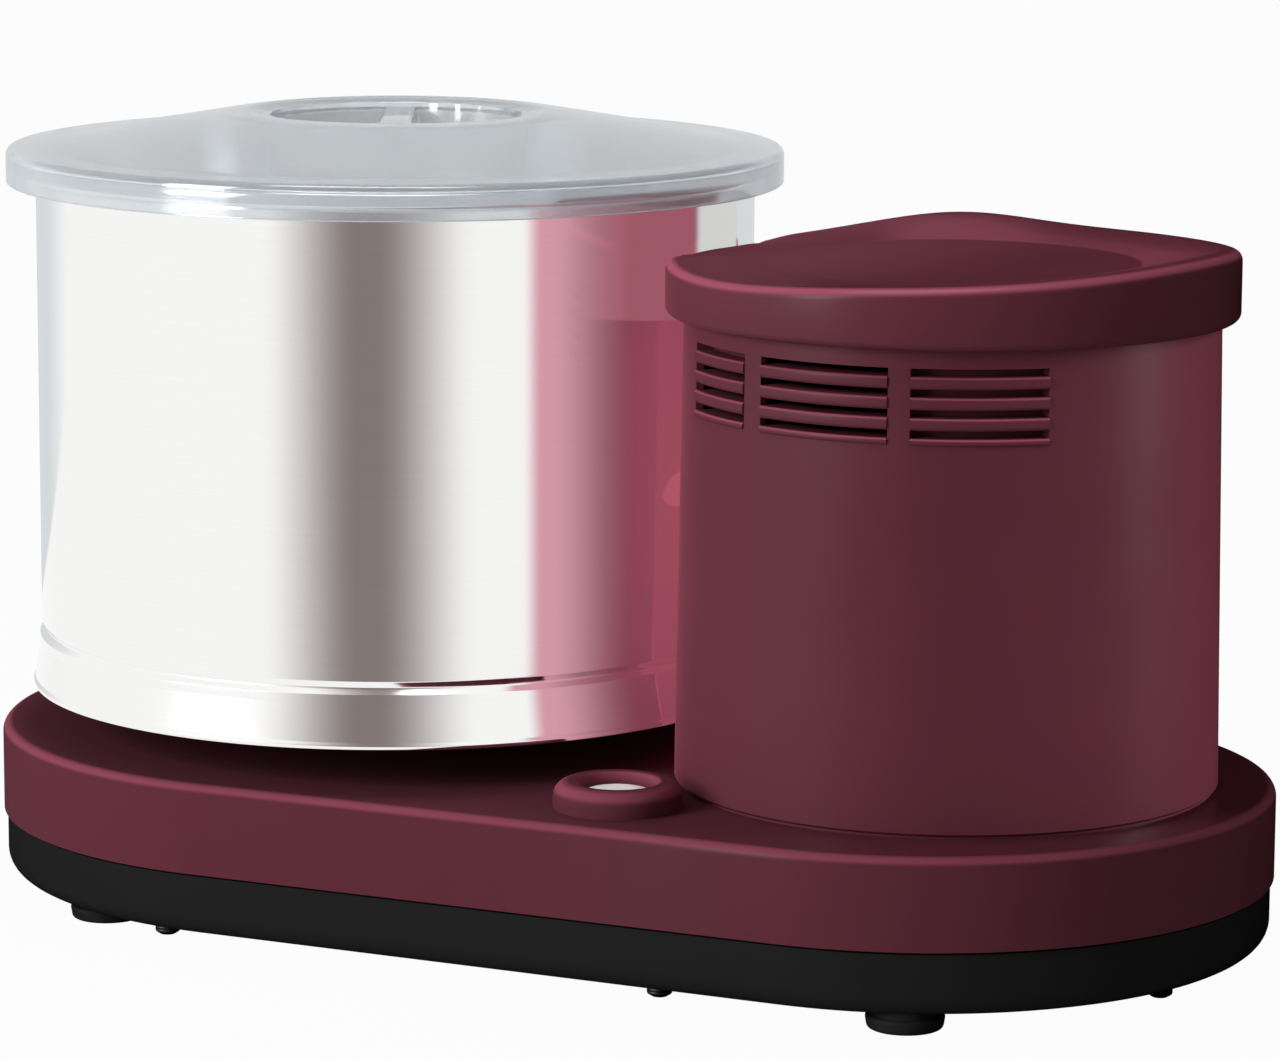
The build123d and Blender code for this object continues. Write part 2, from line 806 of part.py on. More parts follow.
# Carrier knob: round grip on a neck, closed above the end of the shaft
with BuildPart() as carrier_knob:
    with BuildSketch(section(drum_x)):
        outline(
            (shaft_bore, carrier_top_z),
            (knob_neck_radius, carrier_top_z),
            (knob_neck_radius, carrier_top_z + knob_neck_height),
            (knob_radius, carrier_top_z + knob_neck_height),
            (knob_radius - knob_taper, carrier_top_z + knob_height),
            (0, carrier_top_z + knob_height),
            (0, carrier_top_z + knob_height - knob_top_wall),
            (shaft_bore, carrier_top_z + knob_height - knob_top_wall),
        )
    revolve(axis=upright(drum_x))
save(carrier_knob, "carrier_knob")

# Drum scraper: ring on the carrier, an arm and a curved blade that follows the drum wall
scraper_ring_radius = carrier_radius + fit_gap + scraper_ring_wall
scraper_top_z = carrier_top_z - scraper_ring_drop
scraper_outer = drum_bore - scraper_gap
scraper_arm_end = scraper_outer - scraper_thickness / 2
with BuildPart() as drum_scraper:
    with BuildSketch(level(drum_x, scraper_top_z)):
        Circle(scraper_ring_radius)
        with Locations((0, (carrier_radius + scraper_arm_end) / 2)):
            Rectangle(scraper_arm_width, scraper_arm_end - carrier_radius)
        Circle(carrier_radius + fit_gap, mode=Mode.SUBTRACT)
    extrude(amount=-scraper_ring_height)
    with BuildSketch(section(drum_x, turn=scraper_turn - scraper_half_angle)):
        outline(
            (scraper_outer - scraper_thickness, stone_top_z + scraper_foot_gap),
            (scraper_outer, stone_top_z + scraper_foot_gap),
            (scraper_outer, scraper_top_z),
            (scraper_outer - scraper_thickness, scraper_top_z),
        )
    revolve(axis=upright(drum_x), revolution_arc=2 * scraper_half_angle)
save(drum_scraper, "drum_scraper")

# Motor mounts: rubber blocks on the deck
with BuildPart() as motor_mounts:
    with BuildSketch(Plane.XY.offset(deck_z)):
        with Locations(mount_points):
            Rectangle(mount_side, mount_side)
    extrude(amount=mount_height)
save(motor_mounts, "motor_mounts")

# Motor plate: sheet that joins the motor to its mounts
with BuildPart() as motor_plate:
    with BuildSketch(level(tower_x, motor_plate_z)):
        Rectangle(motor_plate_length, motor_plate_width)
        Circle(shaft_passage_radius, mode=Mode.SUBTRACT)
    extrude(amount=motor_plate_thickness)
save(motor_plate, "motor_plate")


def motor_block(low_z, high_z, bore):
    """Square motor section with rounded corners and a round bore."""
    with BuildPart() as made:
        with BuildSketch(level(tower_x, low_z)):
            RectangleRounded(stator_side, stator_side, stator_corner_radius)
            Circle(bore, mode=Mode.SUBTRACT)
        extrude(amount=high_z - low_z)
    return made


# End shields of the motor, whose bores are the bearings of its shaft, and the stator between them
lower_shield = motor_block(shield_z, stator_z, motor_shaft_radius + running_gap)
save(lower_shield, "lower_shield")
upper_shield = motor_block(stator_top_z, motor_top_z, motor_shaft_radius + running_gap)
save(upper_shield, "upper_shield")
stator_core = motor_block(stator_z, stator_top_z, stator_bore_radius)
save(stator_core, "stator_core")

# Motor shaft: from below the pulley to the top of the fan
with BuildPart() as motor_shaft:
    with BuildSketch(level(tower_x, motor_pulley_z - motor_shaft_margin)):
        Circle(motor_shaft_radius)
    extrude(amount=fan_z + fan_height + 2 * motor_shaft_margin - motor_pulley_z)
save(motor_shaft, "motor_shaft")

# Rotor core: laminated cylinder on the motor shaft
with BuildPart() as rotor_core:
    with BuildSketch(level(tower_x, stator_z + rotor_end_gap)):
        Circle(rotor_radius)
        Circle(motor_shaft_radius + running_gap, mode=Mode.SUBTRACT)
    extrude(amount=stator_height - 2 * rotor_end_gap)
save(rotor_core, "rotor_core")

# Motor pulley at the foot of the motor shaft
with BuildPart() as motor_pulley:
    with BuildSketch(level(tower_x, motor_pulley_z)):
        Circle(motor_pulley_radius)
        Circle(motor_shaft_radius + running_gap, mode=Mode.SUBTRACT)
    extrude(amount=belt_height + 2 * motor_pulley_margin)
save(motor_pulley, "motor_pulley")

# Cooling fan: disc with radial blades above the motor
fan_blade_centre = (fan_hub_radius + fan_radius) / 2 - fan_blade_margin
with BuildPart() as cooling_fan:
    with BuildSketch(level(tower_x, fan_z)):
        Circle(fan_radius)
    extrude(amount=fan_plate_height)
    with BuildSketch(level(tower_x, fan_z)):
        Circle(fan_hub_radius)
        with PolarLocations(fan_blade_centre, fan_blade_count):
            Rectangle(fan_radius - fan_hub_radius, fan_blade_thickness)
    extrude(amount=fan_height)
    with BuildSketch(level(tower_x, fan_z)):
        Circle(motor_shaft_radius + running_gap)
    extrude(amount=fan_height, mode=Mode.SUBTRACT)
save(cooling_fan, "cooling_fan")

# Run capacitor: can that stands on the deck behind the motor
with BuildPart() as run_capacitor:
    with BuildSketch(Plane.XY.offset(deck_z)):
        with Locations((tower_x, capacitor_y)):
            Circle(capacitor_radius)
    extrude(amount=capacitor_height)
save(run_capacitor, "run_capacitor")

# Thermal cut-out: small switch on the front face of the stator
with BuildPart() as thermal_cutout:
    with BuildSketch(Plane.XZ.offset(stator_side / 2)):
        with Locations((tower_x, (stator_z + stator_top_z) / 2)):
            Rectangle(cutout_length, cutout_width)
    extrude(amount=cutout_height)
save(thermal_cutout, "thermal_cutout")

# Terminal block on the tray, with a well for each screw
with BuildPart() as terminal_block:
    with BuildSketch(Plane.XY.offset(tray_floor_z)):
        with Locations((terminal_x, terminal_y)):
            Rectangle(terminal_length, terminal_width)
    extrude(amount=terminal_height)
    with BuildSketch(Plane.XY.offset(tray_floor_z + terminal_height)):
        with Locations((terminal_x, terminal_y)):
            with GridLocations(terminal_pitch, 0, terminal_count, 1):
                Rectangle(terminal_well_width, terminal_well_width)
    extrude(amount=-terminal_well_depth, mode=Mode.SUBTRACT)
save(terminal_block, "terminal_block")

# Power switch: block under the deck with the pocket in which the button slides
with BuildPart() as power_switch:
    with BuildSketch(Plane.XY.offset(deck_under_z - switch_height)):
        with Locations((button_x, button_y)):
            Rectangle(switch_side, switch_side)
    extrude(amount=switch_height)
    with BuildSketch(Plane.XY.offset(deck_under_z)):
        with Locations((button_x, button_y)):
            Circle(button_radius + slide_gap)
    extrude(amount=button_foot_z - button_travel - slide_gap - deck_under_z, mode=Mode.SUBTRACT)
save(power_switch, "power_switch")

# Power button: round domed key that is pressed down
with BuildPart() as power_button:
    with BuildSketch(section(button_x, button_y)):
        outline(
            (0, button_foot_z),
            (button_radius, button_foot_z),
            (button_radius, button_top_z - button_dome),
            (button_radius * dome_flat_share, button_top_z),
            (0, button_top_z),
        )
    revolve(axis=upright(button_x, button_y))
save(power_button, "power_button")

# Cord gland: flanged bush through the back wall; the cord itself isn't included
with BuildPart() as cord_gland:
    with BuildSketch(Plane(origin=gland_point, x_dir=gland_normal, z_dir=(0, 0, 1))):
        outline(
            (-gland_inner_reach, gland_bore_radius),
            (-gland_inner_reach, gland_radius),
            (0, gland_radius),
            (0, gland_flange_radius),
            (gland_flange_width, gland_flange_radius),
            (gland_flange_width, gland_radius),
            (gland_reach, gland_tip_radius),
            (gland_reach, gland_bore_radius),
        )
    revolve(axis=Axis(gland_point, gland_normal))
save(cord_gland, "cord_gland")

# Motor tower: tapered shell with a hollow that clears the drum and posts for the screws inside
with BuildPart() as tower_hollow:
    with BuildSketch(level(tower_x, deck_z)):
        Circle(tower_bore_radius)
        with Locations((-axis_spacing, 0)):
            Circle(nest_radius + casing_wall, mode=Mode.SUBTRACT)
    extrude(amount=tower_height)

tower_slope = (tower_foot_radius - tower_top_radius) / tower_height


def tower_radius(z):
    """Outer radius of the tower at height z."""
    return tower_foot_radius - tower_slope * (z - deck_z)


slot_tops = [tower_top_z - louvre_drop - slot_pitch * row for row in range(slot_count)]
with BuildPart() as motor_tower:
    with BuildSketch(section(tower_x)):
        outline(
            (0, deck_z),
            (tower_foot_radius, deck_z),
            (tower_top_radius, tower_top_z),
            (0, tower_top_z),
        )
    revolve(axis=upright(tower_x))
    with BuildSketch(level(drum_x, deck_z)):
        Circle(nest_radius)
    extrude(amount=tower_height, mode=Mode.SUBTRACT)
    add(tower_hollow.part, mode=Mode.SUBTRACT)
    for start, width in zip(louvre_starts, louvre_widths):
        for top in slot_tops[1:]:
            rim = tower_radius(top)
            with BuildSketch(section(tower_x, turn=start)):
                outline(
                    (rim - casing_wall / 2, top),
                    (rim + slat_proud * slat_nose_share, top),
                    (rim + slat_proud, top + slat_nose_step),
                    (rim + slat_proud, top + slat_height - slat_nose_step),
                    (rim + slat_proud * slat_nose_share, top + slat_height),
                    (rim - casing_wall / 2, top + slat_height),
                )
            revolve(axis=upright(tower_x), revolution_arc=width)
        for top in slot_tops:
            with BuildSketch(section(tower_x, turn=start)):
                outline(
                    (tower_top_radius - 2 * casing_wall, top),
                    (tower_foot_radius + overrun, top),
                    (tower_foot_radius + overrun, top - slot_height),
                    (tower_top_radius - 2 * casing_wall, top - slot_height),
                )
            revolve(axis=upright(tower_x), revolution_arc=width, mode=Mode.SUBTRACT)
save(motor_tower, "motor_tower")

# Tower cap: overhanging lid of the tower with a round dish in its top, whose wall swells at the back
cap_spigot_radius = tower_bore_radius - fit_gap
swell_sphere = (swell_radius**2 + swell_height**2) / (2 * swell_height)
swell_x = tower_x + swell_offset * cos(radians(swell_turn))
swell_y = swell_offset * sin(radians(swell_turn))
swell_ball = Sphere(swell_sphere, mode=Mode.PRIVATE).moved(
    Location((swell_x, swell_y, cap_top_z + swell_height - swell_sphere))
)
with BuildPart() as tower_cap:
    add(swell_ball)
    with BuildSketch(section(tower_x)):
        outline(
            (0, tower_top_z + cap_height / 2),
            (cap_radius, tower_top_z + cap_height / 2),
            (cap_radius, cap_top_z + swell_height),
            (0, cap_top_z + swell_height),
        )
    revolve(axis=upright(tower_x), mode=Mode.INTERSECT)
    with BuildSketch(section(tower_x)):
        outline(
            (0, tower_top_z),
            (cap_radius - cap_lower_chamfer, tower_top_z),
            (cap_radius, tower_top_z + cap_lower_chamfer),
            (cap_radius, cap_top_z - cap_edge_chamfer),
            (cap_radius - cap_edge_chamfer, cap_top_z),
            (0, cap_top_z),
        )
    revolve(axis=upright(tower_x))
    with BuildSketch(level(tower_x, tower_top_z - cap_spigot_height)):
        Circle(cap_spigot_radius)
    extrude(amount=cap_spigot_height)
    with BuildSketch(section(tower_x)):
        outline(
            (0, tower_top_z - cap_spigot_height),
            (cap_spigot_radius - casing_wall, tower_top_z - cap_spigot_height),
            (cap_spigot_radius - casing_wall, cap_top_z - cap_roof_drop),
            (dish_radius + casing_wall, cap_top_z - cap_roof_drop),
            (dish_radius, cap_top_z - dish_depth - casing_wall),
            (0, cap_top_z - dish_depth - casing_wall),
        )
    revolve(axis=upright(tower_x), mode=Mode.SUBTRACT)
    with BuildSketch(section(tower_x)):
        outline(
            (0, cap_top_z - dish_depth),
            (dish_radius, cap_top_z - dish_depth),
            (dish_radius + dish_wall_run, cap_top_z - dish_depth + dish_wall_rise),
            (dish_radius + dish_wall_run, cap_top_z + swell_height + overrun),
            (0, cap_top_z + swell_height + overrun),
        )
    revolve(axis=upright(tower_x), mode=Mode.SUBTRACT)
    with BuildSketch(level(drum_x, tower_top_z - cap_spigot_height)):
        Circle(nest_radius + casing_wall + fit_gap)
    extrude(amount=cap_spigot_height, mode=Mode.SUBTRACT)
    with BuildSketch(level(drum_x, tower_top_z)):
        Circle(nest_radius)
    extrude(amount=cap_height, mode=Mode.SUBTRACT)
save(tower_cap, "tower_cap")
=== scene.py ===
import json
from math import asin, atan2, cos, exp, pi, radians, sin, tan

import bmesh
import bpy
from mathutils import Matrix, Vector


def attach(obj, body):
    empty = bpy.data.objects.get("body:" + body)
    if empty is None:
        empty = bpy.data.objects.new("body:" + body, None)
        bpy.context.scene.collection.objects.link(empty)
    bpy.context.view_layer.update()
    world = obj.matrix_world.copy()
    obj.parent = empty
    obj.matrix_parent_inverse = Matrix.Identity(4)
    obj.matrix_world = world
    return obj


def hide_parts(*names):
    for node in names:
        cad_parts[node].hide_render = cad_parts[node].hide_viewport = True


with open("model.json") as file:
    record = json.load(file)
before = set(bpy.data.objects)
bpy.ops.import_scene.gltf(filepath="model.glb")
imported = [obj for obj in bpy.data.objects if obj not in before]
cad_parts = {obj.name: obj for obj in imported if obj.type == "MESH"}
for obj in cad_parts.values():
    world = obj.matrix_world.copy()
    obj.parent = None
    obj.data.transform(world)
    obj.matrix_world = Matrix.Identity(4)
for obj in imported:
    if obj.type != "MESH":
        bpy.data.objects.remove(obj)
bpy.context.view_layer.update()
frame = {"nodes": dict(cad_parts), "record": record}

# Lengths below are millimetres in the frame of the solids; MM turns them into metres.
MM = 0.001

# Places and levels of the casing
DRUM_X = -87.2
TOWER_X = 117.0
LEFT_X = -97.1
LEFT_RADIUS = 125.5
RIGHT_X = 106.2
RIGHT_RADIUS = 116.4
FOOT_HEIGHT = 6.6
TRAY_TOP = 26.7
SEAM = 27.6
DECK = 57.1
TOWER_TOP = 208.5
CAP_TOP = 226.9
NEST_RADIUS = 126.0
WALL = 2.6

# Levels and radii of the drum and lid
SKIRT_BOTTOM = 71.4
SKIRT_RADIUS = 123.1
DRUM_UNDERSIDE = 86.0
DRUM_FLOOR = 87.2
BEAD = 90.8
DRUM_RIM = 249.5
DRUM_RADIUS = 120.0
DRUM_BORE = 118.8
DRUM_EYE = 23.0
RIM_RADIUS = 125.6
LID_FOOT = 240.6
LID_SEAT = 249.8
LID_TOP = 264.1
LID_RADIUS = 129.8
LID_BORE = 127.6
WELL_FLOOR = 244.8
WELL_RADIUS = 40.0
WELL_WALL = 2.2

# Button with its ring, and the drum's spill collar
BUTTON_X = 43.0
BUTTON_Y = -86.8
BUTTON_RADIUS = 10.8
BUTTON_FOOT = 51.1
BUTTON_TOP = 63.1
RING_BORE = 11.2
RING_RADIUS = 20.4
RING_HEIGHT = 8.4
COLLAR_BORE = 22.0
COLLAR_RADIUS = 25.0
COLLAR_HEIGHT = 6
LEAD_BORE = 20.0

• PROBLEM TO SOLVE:
Copy all the lines above that hold the string "from".

• RESULT:
The build123d and Blender code for this object continues. Write part 2, from line 806 of part.py on. More parts follow.
# Motor shaft: from below the pulley to the top of the fan
from math import asin, atan2, cos, exp, pi, radians, sin, tan
from mathutils import Matrix, Vector